University of North Carolina Athletics

Lucas: Anger Management
January 25, 2015 | Men's Basketball, Featured Writers, Adam Lucas
By Adam Lucas
We've all seen this before from Brice Johnson.
The junior ripped down a rebound with 13:51 left, his tenth of the game on a day when Carolina needed every one of them to win the rebounding battle, 36-35.
That's the good Brice.
But then Johnson had to box out Jarquez Smith, who tried to go over Johnson's back to secure the offensive board. He successfully pivoted away from Smith, but then Boris Bojanovsky reached around Johnson and tried to tie him up, to which Johnson immediately took offense. This is when the bad Brice sometimes appears, the one who has been known to let his emotions take him out of a game for minutes at a time.
Johnson ripped the ball away from Bojanovsky, who was whistled for a foul, and after the whistle Johnson roared.
“I said, 'Get away from me,'” Johnson said with only a slight smile. “Well, I'm not going to say exactly what I said.”
Probably a good idea. But the point remains the same, which is that here was Johnson right on the edge of his emotions being a problem. This is a familiar scenario for him, because he's been there often during his Tar Heel career. But rarely has he handled it as maturely as he did on Saturday.

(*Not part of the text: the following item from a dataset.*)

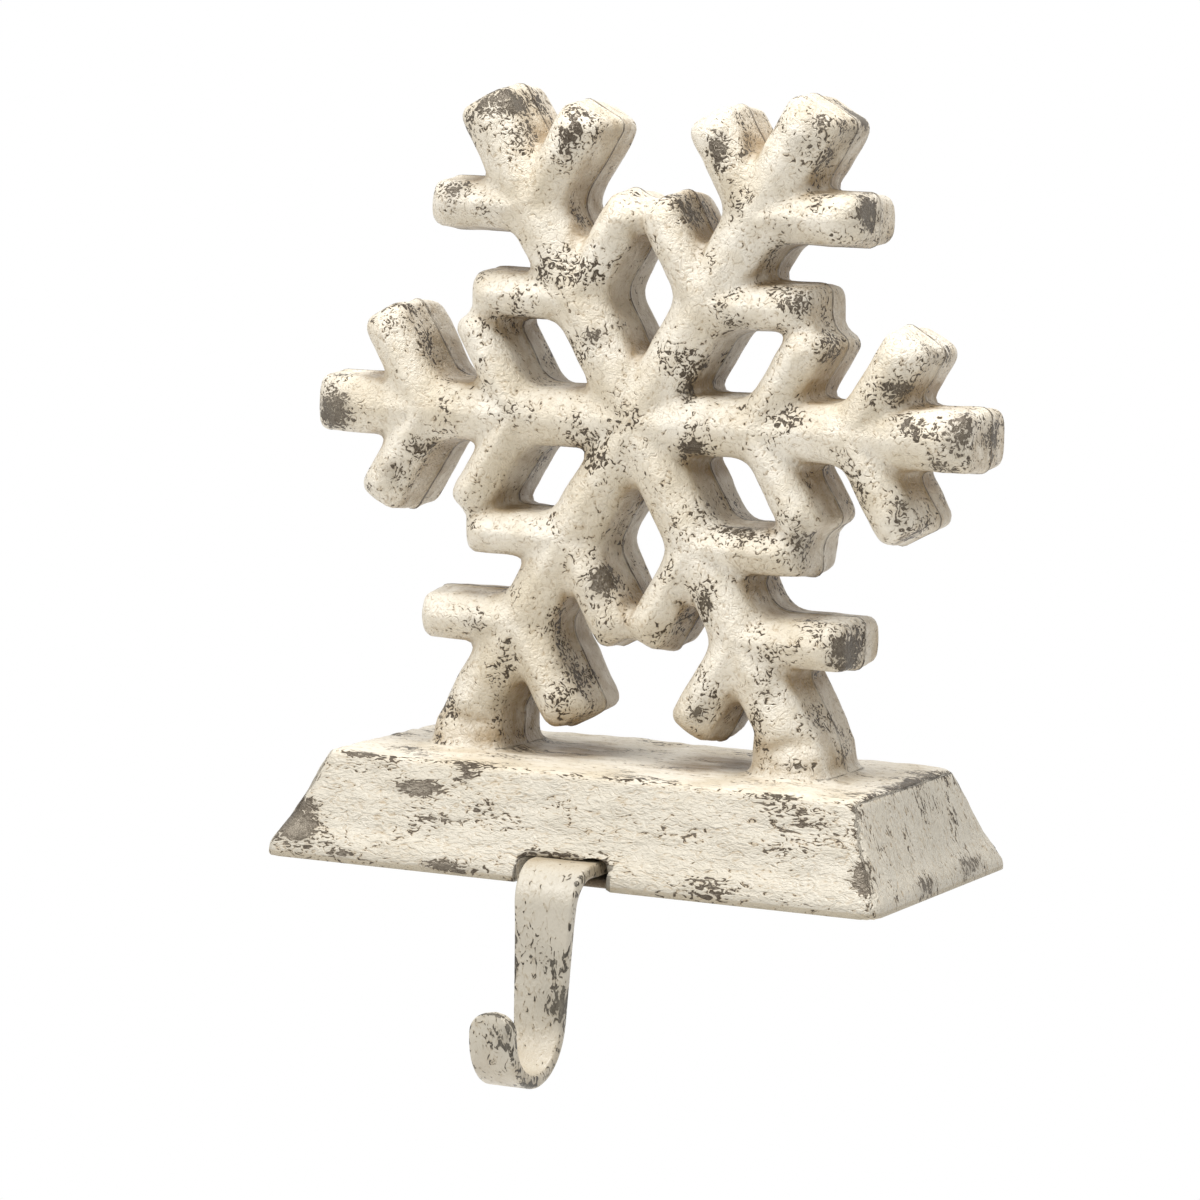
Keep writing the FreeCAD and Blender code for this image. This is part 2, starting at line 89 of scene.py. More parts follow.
# Sizes of the snowflake
FLAKE_MIDDLE = (0.0, 1.8, 101.9)
FLAKE_THICK = 30.8
ARM_LENGTH = 83.6
SIDE_ARM_LENGTH = 81.6
ARM_WIDTH = 15.0
BRANCHES = ((31.4, 26.9, 11.9), (54.7, 26.1, 12.6))
BRANCH_ANGLE = math.radians(60)
DRAFT = math.tan(math.radians(3.8))
END_ROUND = 2.8
RIM_ROUND = 2.3
CROWN = 4.8
CREST = 0.28
VALLEY = 3.2
CREASE = 0.07
FAR_FROM_RIDGE = 1.4
SEAM_PROUD = 0.22
SEAM_WIDTH = 0.7
LEG_ANGLE = math.radians(60)
FOOT_INNER_X = 30.4
FOOT_OUTER_X = 50.5
FOOT_LOW_Z = 18.6
FOOT_FILLET = 3.6

# Sizes of the hook's strip
STRIP_THICK = 3.2
STRIP_EDGE = 0.9
TAIL_TOP_Z = 6.2
TAIL_BACK = 17.0
LEG_FRONT_Y = 50.4
LEG_LEAN = math.radians(2.5)
SHOULDER_RADIUS = 6.2
HOOK_RADIUS = 10.2
HOOK_LOW_Z = 40.7
HOOK_SWEEP = math.radians(178)
TIP_RISE = 4.6
TIP_ROUND = 4.4

# Mesh step of the casting
CAST_STEP = 1.14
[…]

At the point when Bojanovsky fouled him, he had nine points and ten rebounds—a solid game. But over the next 13 minutes, he piled up eight points and four more rebounds on the way to finishing with 18 and 14, a terrific game. It's his third double-double in the last five games, and he's shooting 67 percent from the floor over his last four games.
Johnson's 49 points and 31 rebounds over the last three games are the second-most points he's ever scored in a three-game stretch as a Tar Heel, and the most rebounds he's grabbed in a three-game span.

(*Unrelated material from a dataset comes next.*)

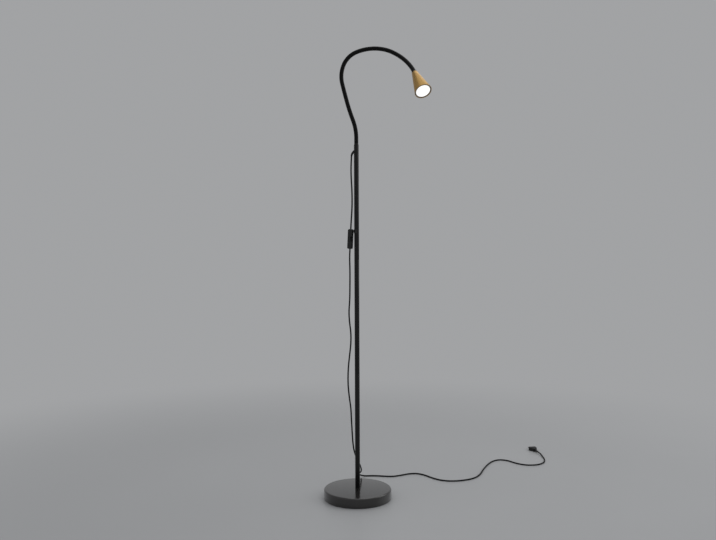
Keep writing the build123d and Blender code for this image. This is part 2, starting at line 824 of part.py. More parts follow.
with BuildPart() as switch_clip:
    with BuildSketch(Plane.XY.offset(clip_level - clip_height / 2)):
        Circle(pole_radius + clip_wall)
        Circle(pole_radius, mode=Mode.SUBTRACT)
        with BuildLine():
            mouth_reach = 2 * pole_diameter
            half_mouth = radians(clip_mouth / 2)
            upper_lip = (mouth_reach * cos(half_mouth), mouth_reach * sin(half_mouth))
            lower_lip = (mouth_reach * cos(half_mouth), -mouth_reach * sin(half_mouth))
            Polyline((0, 0), lower_lip, (mouth_reach, 0), upper_lip, close=True)
        make_face(mode=Mode.SUBTRACT)
    extrude(amount=clip_height)
    arm_start = -pole_radius - clip_wall / 2
    arm_end = switch_center[0] + switch_width / 3
    with BuildSketch(Plane.XY.offset(clip_level - clip_arm_height / 2)):
        with Locations(((arm_start + arm_end) / 2, 0)):
            Rectangle(arm_start - arm_end, clip_arm_width)
    extrude(amount=clip_arm_height)
    add(switch_block.part, mode=Mode.SUBTRACT)
save(switch_clip, "switch_clip")

# ---------------------------------------------------------------- cord
for name, route in (("cord_upper", cord_upper_route), ("cord_lower", cord_lower_route)):
    bends = corner_radii(route)
    cord_start = Vector(*route[0])
    with BuildPart() as cord:
        with BuildLine():
            cord_path = FilletPolyline(*route, radius=bends)
        with BuildSketch(Plane(origin=cord_start, z_dir=Vector(*route[1]) - cord_start)):
            Circle(cord_radius)
        sweep()
    save(cord, name)
    section_volume = cord_path.length * pi * cord_radius**2
    print(name, "length", round(cord_path.length, 1), "radii", [round(bend) for bend in bends])
    print(name, "volume", round(cord.part.volume), "section times length", round(section_volume))

# ---------------------------------------------------------------- plug
plug_start = Vector(*cord_lower_route[-1])
plug_direction = (plug_start - Vector(*cord_lower_route[-2])).normalized()
plug_side = Vector(0, 0, 1).cross(plug_direction)
plug_plane = Plane(origin=plug_start, x_dir=plug_direction, z_dir=(0, 0, 1))
plug_axis_plane = Plane(origin=plug_start, x_dir=plug_side, z_dir=plug_direction)
plug_back = plug_relief_length
plug_face = plug_back + plug_length
pin_rows = [(plug_pin_spacing / 2, 0), (-plug_pin_spacing / 2, 0)]
pin_root_radius = plug_sleeve_diameter / 2 - plug_sleeve_wall

with BuildPart() as plug_relief:
    with BuildSketch(plug_axis_plane):
        Circle(cord_radius + plug_relief_lip)
    with BuildSketch(plug_axis_plane.offset(plug_relief_length)):
        Circle(plug_relief_diameter / 2)
    loft()
save(plug_relief, "plug_relief")

with BuildPart() as plug_body:
    with BuildSketch(plug_plane.offset(-plug_start.Z)):
        with BuildLine():
            Polyline(
                (plug_back, plug_tail_width / 2),
                (plug_back + plug_shoulder, plug_width / 2),
                (plug_face, plug_face_width / 2),
                (plug_face, -plug_face_width / 2),
                (plug_back + plug_shoulder, -plug_width / 2),
                (plug_back, -plug_tail_width / 2),
                close=True,
            )
        make_face()
    extrude(amount=plug_thickness)
    upright = plug_body.edges().filter_by(Axis.Z)
    fillet(upright, plug_edge_radius)
    fillet(plug_body.faces().filter_by(Axis.Z).edges(), plug_face_radius)
    with BuildSketch(plug_axis_plane.offset(plug_face)):
        with Locations(*pin_rows):
            Circle(pin_root_radius)
    extrude(amount=-pin_root_depth, mode=Mode.SUBTRACT)
save(plug_body, "plug_body")

with BuildPart() as plug_pins:
    with BuildSketch(plug_axis_plane.offset(plug_face - pin_root_depth)):
        with Locations(*pin_rows):
            Circle(pin_root_radius)
    extrude(amount=plug_sleeve_length + pin_root_depth)
    with BuildSketch(plug_axis_plane.offset(plug_face + plug_sleeve_length)):
        with Locations(*pin_rows):
            Circle(plug_pin_diameter / 2)
    extrude(amount=plug_pin_length - plug_sleeve_length)
    tips = plug_pins.faces().filter_by(Axis(plug_start, plug_direction)).sort_by_distance(plug_start)
    fillet(tips[-2:].edges(), plug_pin_tip_radius)
save(plug_pins, "plug_pins")

with BuildPart() as plug_sleeves:
    with BuildSketch(plug_axis_plane.offset(plug_face)):
        with Locations(*pin_rows):
            Circle(plug_sleeve_diameter / 2)
            Circle(pin_root_radius, mode=Mode.SUBTRACT)
    extrude(amount=plug_sleeve_length)
save(plug_sleeves, "plug_sleeves")
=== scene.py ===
"""Looks of a gooseneck reading floor lamp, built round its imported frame.

Metres; +Z is up and -Y faces the camera.
"""

import json
import logging
from dataclasses import dataclass, field
from enum import Enum
from math import asin, cos, hypot, pi, radians, sin
from typing import Any, Callable, Iterable, Sequence

import bmesh
import bpy
from mathutils import Euler, Matrix, Vector


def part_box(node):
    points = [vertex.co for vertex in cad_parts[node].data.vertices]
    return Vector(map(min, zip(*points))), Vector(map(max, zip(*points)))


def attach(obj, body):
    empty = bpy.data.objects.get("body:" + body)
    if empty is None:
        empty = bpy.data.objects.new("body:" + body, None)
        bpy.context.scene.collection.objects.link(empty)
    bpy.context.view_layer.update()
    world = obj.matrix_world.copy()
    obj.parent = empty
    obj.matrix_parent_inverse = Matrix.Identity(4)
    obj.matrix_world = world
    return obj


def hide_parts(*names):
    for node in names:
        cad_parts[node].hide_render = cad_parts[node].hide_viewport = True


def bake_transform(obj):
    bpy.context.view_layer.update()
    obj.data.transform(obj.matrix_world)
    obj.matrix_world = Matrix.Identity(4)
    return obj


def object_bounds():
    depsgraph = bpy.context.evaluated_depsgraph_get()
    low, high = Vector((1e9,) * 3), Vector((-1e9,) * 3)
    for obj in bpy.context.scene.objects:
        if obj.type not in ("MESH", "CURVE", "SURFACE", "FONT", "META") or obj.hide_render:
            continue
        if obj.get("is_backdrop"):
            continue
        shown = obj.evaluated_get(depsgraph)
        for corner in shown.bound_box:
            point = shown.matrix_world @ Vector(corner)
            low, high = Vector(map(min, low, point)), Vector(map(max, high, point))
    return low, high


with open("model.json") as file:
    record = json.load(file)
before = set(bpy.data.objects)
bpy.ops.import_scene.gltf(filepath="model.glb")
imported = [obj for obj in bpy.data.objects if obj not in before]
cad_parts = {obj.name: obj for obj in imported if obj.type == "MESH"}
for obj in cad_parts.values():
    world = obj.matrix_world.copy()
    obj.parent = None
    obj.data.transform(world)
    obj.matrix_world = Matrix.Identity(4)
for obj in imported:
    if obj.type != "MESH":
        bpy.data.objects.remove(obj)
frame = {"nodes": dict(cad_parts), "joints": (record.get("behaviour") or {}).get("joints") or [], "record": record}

LOG = logging.getLogger("lamp")
MERGE_DISTANCE = 1e-6
RING_REACH = 1e-5
SMOOTH_ANGLE = 38.0
NEARLY = 0.9  # An edge that covers this share of a block runs along it.
UP = Vector((0, 0, 1))
ALONG_X = Matrix.Rotation(pi / 2, 4, "Y")
Colour = tuple[float, float, float]
Place = tuple[float, float, float]
Outline = Sequence[tuple[float, float]]
Shape, Vert, Edge, Face = bmesh.types.BMesh, bmesh.types.BMVert, bmesh.types.BMEdge, bmesh.types.BMFace
Ring = list[Edge]
Tree, Node = bpy.types.NodeTree, bpy.types.Node
Material, Object = bpy.types.Material, bpy.types.Object

# The cord's control points, as its solids have them: down from the pole's relief, through the switch,
# down behind the pole and over the floor to the plug.
CORD_POINTS = (
    (-0.016, 0.0, 1.1226), (-0.0179, 0.0, 1.0865), (-0.0172, -0.0025, 1.0495),
    (-0.0148, -0.0058, 1.0095), (-0.0143, -0.0064, 0.9675), (-0.0158, -0.0044, 0.9345),
    (-0.01802, 0.0, 0.9065), (-0.01913, 0.0, 0.88296), (-0.02217, 0.0, 0.81804),
    (-0.02357, 0.0, 0.788), (-0.0224, 0.002, 0.7445), (-0.0228, 0.0005, 0.6945),
    (-0.0234, -0.002, 0.6495), (-0.0266, -0.001, 0.6125), (-0.0248, 0.0015, 0.5775),
    (-0.02, 0.002, 0.5425), (-0.0202, 0.0, 0.5065), (-0.0246, -0.002, 0.4695),
    (-0.0296, -0.001, 0.4245), (-0.0306, 0.002, 0.3745), (-0.0268, 0.004, 0.3325),
    (-0.021, 0.006, 0.2925), (-0.0196, 0.01, 0.2525), (-0.0176, 0.019, 0.2135),
    (-0.0158, 0.034, 0.1755), (-0.012, 0.055, 0.1395), (-0.002, 0.085, 0.104),
    (0.0085, 0.12, 0.0735), (0.013, 0.152, 0.051), (0.0125, 0.181, 0.033),
    (0.0045, 0.1991, 0.0223), (0.0045, 0.2134, 0.0139), (0.0128, 0.2258, 0.0067),
    (0.0272, 0.233, 0.0025), (0.046, 0.2355, 0.0025), (0.068, 0.2345, 0.0025),
    (0.094, 0.229, 0.0025), (0.1255, 0.224, 0.0025), (0.158, 0.24, 0.0025),
    (0.1895, 0.2595, 0.0025), (0.2185, 0.2615, 0.0025), (0.244, 0.241, 0.0025),
    (0.2655, 0.208, 0.0025), (0.2935, 0.1765, 0.0025), (0.334, 0.1655, 0.0025),
    (0.379, 0.1765, 0.0025), (0.4195, 0.2015, 0.0025), (0.4465, 0.2465, 0.0025),
    (0.466, 0.303, 0.0025), (0.489, 0.3575, 0.0025), (0.5175, 0.4125, 0.0025),
    (0.551, 0.443, 0.0025), (0.5855, 0.4305, 0.0025), (0.6095, 0.388, 0.0025),
    (0.644, 0.362, 0.0025), (0.6855, 0.366, 0.0025), (0.718, 0.394, 0.0025),
    (0.7335, 0.44, 0.0025), (0.7365, 0.4835, 0.0025), (0.737, 0.5035, 0.0042),
    (0.735, 0.5225, 0.0065), (0.732, 0.5415, 0.0065),
)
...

The knock on Johnson is that he thrives when things are good, but sometimes struggles when faced with adversity. Against the 'Noles, he played against a team that is annually known for physical defense, encountered some struggles, and played straight through it.
The difference is in how he reacts when he recognizes that he's on the edge.
“It's how I motivate myself,” Johnson said. “I amp myself up to get more rebounds or get a nice dunk or something…I try and grab rebounds. Or I set a good screen where I can knock somebody down or something.”
OK, so maybe setting a vicious screen isn't the healthiest way to get out your aggression, but it's significantly better than committing a silly reach-in foul or failing to run back on defense, both of which are offenses of which Johnson has sometimes been guilty.
This time, all Johnson did was score Carolina's next seven points after Florida State closed within 58-52, a stretch he started on a three-point play with 7:44 remaining, absorbing some contact from the red-hot Xavier Rathan-Mayes and still scoring the bucket off the glass.
As he scored, Johnson could hear the voices of Williams and Hubert Davis, the same ones he hears in practice every day and, on many occasions, even in games.
Williams: “Go up strong! Go through the contact!”
Davis has a little more colorful way of putting it: “Go through their noses!”
That's what Johnson did on multiple occasions on his way to 18 and 14, adding an offensive rebound put-back and a vicious follow slam off a Justin Jackson miss to his streak of seven straight. And he did it all in a game in which he not only responded well to some physical adversity, but also played through some foul trouble. He picked up three fouls in the first 14:25, but then played the rest of the game—including 14 key second-half minutes—without being whistled again.
And remember, this was a game in which he was experiencing some back pain, an issue that arose when he stood up awkwardly while watching the Carolina junior varsity game (yes, the Tar Heels are now so snakebitten that they suffer injuries during the JV contest). When Johnson was on the bench, he spent most of his time standing behind the bench in an effort to prevent his back from tightening while he sat.
The way he handled that discomfort is another window into his maturity. Roy Williams often brags on the way Tyler Hansbrough knew his body, on the way Hansbrough did everything possible to give himself every possible opportunity to play well, from the way he ate to the way he was stretched before the game.
That's what Johnson did on Saturday, as he sought out trainer Doug Halverson and strength and conditioning coach Jonas Sahratian before his usual pregame stretching session.
“I knew I needed a little bit more today,” Johnson said. “I went into the training room and told them I needed a little more stretching, and they did a great job.”
The player who once walked right on the line of being a hothead is growing up, and his productivity shows it. But the Tar Heels don't want him to totally bury the emotion that has become an occasional Carolina catalyst.
“Sometimes he's in another world,” said Jackson. “But when he gets mad, that means something is going on, and we feed off that energy. The way he's been playing lately, he can stay as mad as he wants.”